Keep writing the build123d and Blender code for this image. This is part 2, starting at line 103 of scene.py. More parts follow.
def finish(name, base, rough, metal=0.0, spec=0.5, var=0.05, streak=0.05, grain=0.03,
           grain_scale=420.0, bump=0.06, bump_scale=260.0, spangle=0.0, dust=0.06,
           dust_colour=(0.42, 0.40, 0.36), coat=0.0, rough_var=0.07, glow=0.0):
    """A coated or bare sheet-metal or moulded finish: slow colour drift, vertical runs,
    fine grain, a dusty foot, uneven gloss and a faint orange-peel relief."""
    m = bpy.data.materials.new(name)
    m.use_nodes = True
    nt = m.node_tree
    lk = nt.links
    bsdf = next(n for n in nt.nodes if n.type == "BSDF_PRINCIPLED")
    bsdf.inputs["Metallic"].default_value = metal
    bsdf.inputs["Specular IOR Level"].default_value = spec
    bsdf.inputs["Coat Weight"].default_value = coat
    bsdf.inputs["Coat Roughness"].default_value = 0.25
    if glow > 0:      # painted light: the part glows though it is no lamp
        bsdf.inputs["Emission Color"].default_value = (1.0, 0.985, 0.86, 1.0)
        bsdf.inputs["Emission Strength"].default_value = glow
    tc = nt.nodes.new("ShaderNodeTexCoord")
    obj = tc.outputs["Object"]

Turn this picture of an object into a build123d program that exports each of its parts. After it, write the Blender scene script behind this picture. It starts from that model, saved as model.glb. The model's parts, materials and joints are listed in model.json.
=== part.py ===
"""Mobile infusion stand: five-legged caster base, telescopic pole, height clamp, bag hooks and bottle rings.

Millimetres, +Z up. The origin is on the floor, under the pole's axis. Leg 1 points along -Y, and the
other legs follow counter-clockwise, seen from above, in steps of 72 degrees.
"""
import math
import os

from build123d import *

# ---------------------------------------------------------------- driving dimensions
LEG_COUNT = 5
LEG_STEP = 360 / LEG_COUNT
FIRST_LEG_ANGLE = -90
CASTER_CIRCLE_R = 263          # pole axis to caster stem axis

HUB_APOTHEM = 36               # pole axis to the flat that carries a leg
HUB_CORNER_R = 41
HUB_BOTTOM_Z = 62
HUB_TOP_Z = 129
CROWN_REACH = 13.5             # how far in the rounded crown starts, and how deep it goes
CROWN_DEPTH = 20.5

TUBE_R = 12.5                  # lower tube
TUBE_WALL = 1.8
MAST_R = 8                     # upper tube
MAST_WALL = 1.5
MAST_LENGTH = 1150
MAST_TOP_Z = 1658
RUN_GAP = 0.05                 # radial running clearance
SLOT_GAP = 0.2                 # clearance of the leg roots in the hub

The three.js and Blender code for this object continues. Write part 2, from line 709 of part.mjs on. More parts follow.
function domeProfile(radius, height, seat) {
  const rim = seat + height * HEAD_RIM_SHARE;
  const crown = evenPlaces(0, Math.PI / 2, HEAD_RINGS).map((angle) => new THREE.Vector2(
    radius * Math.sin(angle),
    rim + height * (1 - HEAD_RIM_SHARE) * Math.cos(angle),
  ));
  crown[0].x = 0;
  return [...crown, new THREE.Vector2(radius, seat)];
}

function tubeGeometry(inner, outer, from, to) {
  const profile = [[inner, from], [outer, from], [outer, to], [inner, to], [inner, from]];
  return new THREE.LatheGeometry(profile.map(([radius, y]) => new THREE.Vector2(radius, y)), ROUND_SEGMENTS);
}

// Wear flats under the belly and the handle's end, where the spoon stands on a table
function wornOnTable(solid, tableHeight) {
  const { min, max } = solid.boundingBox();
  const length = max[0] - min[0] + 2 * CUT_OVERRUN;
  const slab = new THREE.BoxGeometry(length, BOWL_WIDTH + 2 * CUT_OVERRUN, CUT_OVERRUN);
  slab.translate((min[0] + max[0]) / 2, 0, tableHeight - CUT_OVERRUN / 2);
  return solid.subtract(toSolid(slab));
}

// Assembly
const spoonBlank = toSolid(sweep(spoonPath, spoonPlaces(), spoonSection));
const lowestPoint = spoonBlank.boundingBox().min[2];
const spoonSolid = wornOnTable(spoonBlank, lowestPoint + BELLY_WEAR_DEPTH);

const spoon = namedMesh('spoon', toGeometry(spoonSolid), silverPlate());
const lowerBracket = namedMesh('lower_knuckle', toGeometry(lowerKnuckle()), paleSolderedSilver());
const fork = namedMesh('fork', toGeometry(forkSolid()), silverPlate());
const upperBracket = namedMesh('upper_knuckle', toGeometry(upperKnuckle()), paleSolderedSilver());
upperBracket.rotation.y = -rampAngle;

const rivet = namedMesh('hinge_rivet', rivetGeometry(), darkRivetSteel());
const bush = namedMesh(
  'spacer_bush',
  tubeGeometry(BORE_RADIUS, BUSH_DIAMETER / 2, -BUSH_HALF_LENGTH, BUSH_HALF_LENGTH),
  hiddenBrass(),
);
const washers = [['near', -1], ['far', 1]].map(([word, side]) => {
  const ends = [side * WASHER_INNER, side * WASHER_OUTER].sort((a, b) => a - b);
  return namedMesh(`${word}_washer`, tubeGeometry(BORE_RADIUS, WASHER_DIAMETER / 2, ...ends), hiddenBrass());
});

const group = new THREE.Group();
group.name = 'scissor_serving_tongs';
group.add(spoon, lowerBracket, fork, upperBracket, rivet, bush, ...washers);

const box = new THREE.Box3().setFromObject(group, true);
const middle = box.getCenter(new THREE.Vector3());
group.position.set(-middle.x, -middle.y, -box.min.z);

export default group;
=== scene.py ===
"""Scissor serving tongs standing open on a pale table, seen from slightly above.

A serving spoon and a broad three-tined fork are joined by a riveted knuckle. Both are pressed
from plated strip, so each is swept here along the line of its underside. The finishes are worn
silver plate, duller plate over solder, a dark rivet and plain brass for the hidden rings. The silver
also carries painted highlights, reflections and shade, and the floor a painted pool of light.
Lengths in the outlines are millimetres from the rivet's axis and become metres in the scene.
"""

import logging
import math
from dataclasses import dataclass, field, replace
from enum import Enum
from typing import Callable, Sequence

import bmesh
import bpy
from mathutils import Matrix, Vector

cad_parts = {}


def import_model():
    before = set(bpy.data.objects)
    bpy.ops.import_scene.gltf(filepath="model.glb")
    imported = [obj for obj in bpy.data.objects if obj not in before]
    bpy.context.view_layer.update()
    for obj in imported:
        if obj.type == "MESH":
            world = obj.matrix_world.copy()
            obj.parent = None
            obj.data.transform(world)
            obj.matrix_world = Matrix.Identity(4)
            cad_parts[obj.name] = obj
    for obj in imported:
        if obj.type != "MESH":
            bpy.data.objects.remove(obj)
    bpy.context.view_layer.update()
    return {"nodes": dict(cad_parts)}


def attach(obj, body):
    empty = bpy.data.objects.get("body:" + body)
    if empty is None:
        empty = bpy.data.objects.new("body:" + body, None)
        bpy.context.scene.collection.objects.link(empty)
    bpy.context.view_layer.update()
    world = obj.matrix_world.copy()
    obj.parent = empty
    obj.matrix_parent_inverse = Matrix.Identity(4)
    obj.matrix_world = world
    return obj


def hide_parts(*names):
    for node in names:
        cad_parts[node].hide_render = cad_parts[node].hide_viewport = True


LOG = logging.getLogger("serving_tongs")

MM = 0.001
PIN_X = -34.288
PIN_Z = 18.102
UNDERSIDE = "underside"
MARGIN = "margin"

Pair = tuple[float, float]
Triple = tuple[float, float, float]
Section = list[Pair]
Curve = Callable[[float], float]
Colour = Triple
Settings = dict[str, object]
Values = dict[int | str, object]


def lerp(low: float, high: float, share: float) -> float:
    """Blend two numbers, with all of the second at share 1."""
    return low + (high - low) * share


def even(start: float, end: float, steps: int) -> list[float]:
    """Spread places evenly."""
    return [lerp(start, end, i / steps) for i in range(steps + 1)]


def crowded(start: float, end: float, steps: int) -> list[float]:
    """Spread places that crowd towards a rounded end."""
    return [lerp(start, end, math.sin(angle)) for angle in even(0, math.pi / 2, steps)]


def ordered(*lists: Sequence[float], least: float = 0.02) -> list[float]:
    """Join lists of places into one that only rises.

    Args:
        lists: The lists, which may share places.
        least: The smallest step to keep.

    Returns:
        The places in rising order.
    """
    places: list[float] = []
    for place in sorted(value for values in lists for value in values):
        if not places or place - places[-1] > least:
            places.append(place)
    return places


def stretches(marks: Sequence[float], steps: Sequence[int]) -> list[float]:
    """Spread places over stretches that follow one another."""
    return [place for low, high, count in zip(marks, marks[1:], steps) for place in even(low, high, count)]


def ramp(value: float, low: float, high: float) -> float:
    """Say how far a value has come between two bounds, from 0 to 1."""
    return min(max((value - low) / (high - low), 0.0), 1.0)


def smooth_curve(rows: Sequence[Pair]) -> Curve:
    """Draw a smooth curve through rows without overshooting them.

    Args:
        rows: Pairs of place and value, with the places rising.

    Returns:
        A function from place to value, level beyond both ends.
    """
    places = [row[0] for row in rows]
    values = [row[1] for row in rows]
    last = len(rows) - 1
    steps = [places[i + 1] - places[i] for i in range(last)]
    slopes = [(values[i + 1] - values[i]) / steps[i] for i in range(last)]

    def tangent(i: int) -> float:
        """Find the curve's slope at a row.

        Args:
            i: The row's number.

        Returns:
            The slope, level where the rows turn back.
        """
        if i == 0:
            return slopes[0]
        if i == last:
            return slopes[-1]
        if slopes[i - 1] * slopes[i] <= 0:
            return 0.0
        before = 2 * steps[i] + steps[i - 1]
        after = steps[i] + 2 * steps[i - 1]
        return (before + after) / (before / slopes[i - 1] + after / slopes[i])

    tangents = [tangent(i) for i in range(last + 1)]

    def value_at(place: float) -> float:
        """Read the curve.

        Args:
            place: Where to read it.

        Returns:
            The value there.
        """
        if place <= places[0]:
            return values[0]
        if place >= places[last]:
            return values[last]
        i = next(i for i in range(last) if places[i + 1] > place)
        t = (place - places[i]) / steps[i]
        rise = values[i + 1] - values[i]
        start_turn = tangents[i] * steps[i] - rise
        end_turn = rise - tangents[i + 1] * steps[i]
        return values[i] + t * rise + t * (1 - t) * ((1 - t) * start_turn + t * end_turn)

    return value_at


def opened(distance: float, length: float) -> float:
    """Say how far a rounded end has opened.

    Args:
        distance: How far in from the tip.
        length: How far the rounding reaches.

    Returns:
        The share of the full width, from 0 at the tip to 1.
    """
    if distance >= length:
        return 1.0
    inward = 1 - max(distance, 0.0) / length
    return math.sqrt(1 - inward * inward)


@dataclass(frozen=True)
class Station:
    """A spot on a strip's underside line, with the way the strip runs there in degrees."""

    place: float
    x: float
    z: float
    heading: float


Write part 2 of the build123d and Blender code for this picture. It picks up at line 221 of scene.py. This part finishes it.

» **Exercise objective**: Reproduce only the lines from the one containing "const group = new THREE.Group();" through the one containing "obj.matrix_parent_inverse = Matrix.Identity(4)", inclusive of both.

» **Reply**:
const group = new THREE.Group();
group.name = 'scissor_serving_tongs';
group.add(spoon, lowerBracket, fork, upperBracket, rivet, bush, ...washers);

const box = new THREE.Box3().setFromObject(group, true);
const middle = box.getCenter(new THREE.Vector3());
group.position.set(-middle.x, -middle.y, -box.min.z);

export default group;
=== scene.py ===
"""Scissor serving tongs standing open on a pale table, seen from slightly above.

A serving spoon and a broad three-tined fork are joined by a riveted knuckle. Both are pressed
from plated strip, so each is swept here along the line of its underside. The finishes are worn
silver plate, duller plate over solder, a dark rivet and plain brass for the hidden rings. The silver
also carries painted highlights, reflections and shade, and the floor a painted pool of light.
Lengths in the outlines are millimetres from the rivet's axis and become metres in the scene.
"""

import logging
import math
from dataclasses import dataclass, field, replace
from enum import Enum
from typing import Callable, Sequence

import bmesh
import bpy
from mathutils import Matrix, Vector

cad_parts = {}


def import_model():
    before = set(bpy.data.objects)
    bpy.ops.import_scene.gltf(filepath="model.glb")
    imported = [obj for obj in bpy.data.objects if obj not in before]
    bpy.context.view_layer.update()
    for obj in imported:
        if obj.type == "MESH":
            world = obj.matrix_world.copy()
            obj.parent = None
            obj.data.transform(world)
            obj.matrix_world = Matrix.Identity(4)
            cad_parts[obj.name] = obj
    for obj in imported:
        if obj.type != "MESH":
            bpy.data.objects.remove(obj)
    bpy.context.view_layer.update()
    return {"nodes": dict(cad_parts)}


def attach(obj, body):
    empty = bpy.data.objects.get("body:" + body)
    if empty is None:
        empty = bpy.data.objects.new("body:" + body, None)
        bpy.context.scene.collection.objects.link(empty)
    bpy.context.view_layer.update()
    world = obj.matrix_world.copy()
    obj.parent = empty
    obj.matrix_parent_inverse = Matrix.Identity(4)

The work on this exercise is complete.